Die zweite freudige Erkenntnis kam dann immer bei der Probefahrt von Chemnitz (gut versorgt über Sendestandort Totenstein) nach Marienberg (Sendestandort Drei-Brüder-Höhe) durch das Zschopautal.
Denn dort müßte z.B. ein Repeater für die Stadt Zschopau eingesetzt werden, die SLM sieht es aber für wichtiger an, Zschopau mittels analogem UKW-Sender auf 99,5 MHz mit MDR-Info zu versorgen, man baut also das alte System, das abgelöst werden soll, mit neuen Sendern aus, während der geneigte Hörer auf DAB ... die Rüge "No Ensemble" seines Empfängers erhält!
Systempräsentation zum zweiten Mal durchgefallen, toll!

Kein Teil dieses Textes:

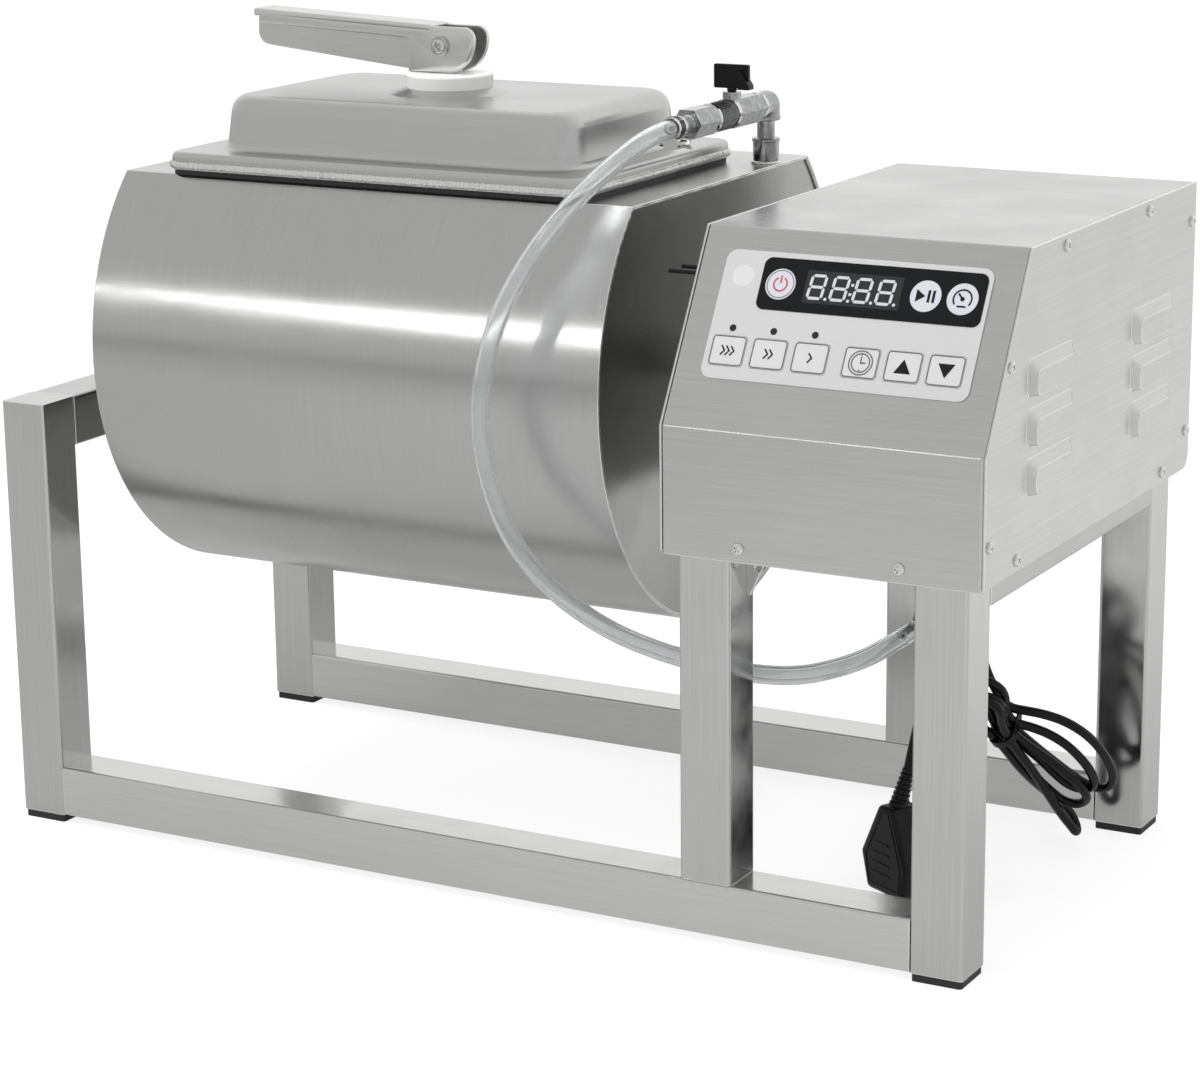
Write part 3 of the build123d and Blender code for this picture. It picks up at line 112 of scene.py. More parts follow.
def add_node(
    tree: bpy.types.NodeTree,
    kind: str,
    settings: dict[Any, Any] | None = None,
    links: dict[Any, bpy.types.NodeSocket] | None = None,
) -> bpy.types.Node:
    """Add one node with its settings and links.

    Args:
        tree: The material's or the world's node tree.
        kind: Blender's name for the node's type.
        settings: Values by the node's own property, or by input name or number.
        links: Sockets that feed the node, by input name or number.

    Returns:
        The new node.
    """
    node = tree.nodes.new(kind)
    for key, value in (settings or {}).items():
        if isinstance(key, str) and hasattr(node, key):
            setattr(node, key, value)
        else:
            node.inputs[key].default_value = value
    for key, socket in (links or {}).items():
        tree.links.new(socket, node.inputs[key])
    return node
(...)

Und wenn nun schon der potentielle DAB-Kunde vom Kauf des Geräts abgehalten wurde ... jetzt macht man denen, die zu Beginn die teuren Empfänger aus Überzeugung gekauft haben, noch eine besondere Freude:
Man plant, die Norm derart zu modifizieren (MPEG4), daß wir unsere Blaupunkt-Woodstocks & Co. wegschmeißen können, denn die sind nicht zum Decodieren des neuen Datenstroms in der Lage, und man ist noch nicht mal so ehrlich, das den Leuten zu sagen!
Nein, es wird sogar noch die Abwärtskompatibilität angepriesen, die sich aber nur darauf bezieht, daß neue Geräte nach alter Norm abgestrahlte DAB-Ensembles wiedergeben können, nicht aber ein "alter" Blaupunkt-Woodstock ein neues MPEG4-Ensemble!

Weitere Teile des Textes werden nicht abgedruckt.